Un suivi au-delà des cinq semaines

« J’ai fait les régimes les plus fous, des extraits thyroïdiens aux gélules bizarres, j’ai subi les échecs de prise en charge classique… Ici, j’ai le sentiment d’avoir laissé tout ça à la porte, d’être dans une démarche totalement autre, poussée, qui plus est, par la force du groupe », déclare Sylvie. Certes, admet-elle, « pour certains, c’est trop difficile ». C’est qu’aller chercher en soi les ressources pour lutter contre sa maladie, c’est aussi synonyme d’efforts. Et que le déni de vécus douloureux, l’attente du « miracle de la chirurgie », les pathologies type alcoolisme ou dépression peuvent faire obstacle à la prise en charge. D’autant, disent les patients, que cinq semaines, c’est à la fois court et long. « Assez long pour amorcer un changement des comportements. Mais court, parce qu’ensuite, on sera un peu tout seul », commente Sylvie.

Au terme des cinq semaines d’hospitalisation, les patients accueillis ne sont pas lâchés dans la nature. « Ils sont intégrés au dispositif d’ETP ambulatoire du CHU, orientés, selon leurs besoins et leurs envies, qui vers un psychologue, qui vers un éducateur sportif, qui vers une association sportive ou culturelle », précise Hélène Leiber.

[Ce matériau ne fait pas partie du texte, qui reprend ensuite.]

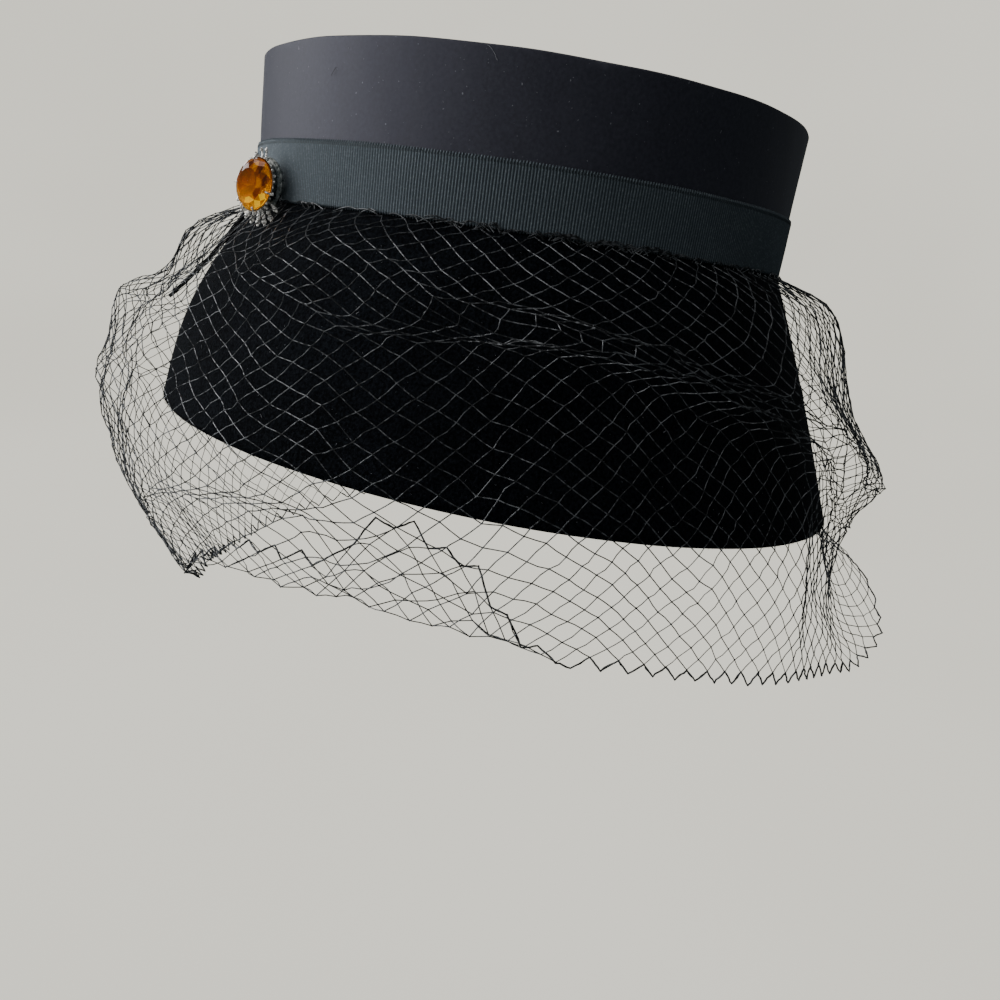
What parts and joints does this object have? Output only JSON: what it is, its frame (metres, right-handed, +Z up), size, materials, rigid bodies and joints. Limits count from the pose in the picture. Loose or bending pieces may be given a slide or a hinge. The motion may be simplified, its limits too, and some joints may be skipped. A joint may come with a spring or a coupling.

Sylvie le sait. Mais cela n’empêche pas forcément l’appréhension. Elle serre les poings. « Ce sera certainement long, pas toujours linéaire. Mais ici, j’ai été boostée ! J’ai de nouvelles clés pour être actrice face à ma maladie », s’exclame-t-elle. C’est décidé. Quand ces cinq semaines auront passé, elle conviera le groupe avec qui elle a tant partagé à venir marcher avec elle tous les samedis.

1- Certains prénoms de patients ont été modifiés.